ブルーギルが大好物 飼育ではありがたい餌
生き餌として手に入り やすいブルーギルやブラックバスも良い餌になります。どれも北米にパイクとともに生息している魚種なので特に好んで食べ、腹の形が変わるほど大きなものもどんどん飲み込みます。餌が十分だと、驚くべきスピードで成長します。 ノーザンパイクよりもマスケランジのほうが成長のスピードは速く、同じサイズを混泳させ、同じ餌を与えても、マスケランジの成長速度のほうが速く、あっというまにノーザンパイクを食べてしまうほどの大きさに成長してしまいます。
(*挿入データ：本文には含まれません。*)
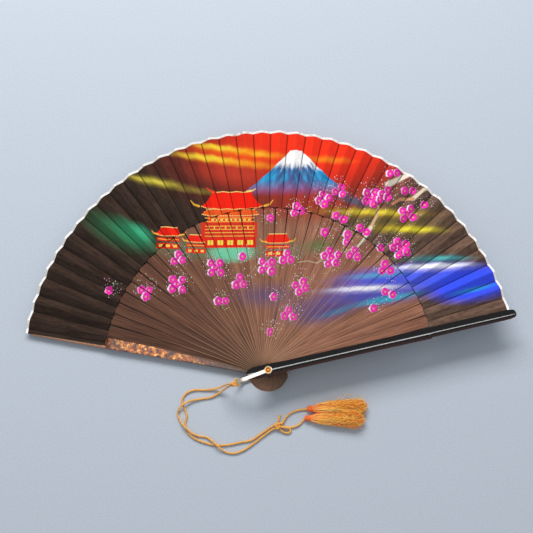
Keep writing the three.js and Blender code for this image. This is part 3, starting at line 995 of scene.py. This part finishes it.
def add_piece(name, points, faces, slot, strip=None, sharp=38, drilled=False, look=None):
    """A mesh from points in millimetres, with the look of its slot unless it has its own. The
    materials read the attributes rest, which are the points themselves, and strip, which are places
    along and across the piece: a list of them, or a function of a point."""
    mesh = bpy.data.meshes.new(name)
    mesh.from_pydata([tuple(c * MM for c in p) for p in points], [], faces)
    shape = bmesh.new()
    shape.from_mesh(mesh)
    bmesh.ops.recalc_face_normals(shape, faces=shape.faces)
    if shape.calc_volume(signed=True) < 0:
        bmesh.ops.reverse_faces(shape, faces=shape.faces)
    shape.to_mesh(mesh)
    shape.free()
    if drilled:
        mesh = drill(mesh)
        points = [tuple(v.co / MM) for v in mesh.vertices]
    if callable(strip):
        strip = [strip(p) for p in points]
    store(mesh, "rest", points)
    if strip:
        store(mesh, "strip", strip)
    mesh.materials.clear()
    mesh.materials.append(look or LOOKS[slot])
    mesh.shade_smooth()
    mesh.set_sharp_from_angle(angle=math.radians(sharp))
    piece = bpy.data.objects.new(name, mesh)
    bpy.context.scene.collection.objects.link(piece)
    return piece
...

ブラックバスもブルーギルも飼育は禁止 飼育は許可が必要
現在はブラックバスもブルーギルも特定外来種に指定され、飼育が禁止されています。また釣り上げた池から生きたまま移動させることも禁止されています。無断で生かし たまま持ち出したり、飼育したりすると違法行為となりますので、十分に注意してください。
ノーザンパイク/味・選び方
ノーザンパイクは国内ではなかなか食べられない
ノーザンパイクは味が良く、現地では重要な食用魚として、鮭鱒と並び、様々な料理で味わわれています。しかし日本国内に食用として輸入されることはめったに無く、まず食べることはできないでしょう。
ノーザンパイク/料理・調理方法
濃厚できめ細かい白身
ノーザンパイクには川魚の臭みや、泥臭さは感じられません。身は白身でしっとりとしてきめ細かく、蒸した鯛のような食感です。味はしっかりしており、淡泊ではありません。 現地では香草などを使い、 溶かしたバターをかけながらソテーしたりする料理で食べられています。 蒸し料理にも向いていますし、フライなどもおいしい食べ方です。共食いが非常に激しいので養殖が難しく、将来的にも天然物だけが食卓に上がることでしょう。 刺し身などの生食は、いわゆるサナダムシなどの寄生虫の恐れがありますので、やめましょう。
ノーザンパイク/その他
パイク釣りはフィッシングツアーが便利。装備も現地調達がおすすめ
ノーザンパイクが釣りたいならば、ヨーロッパかロシアなどの中央アジア、北米に行くしかありません。サーモンなどと違って年中釣れますので、水面が凍結しない季節を狙って遠征しましょう。釣り宿などに泊まりながら楽しむのがベストです。 日本には海外のフィッシングツアーを扱う旅行会社があるので 、相談してみましょう。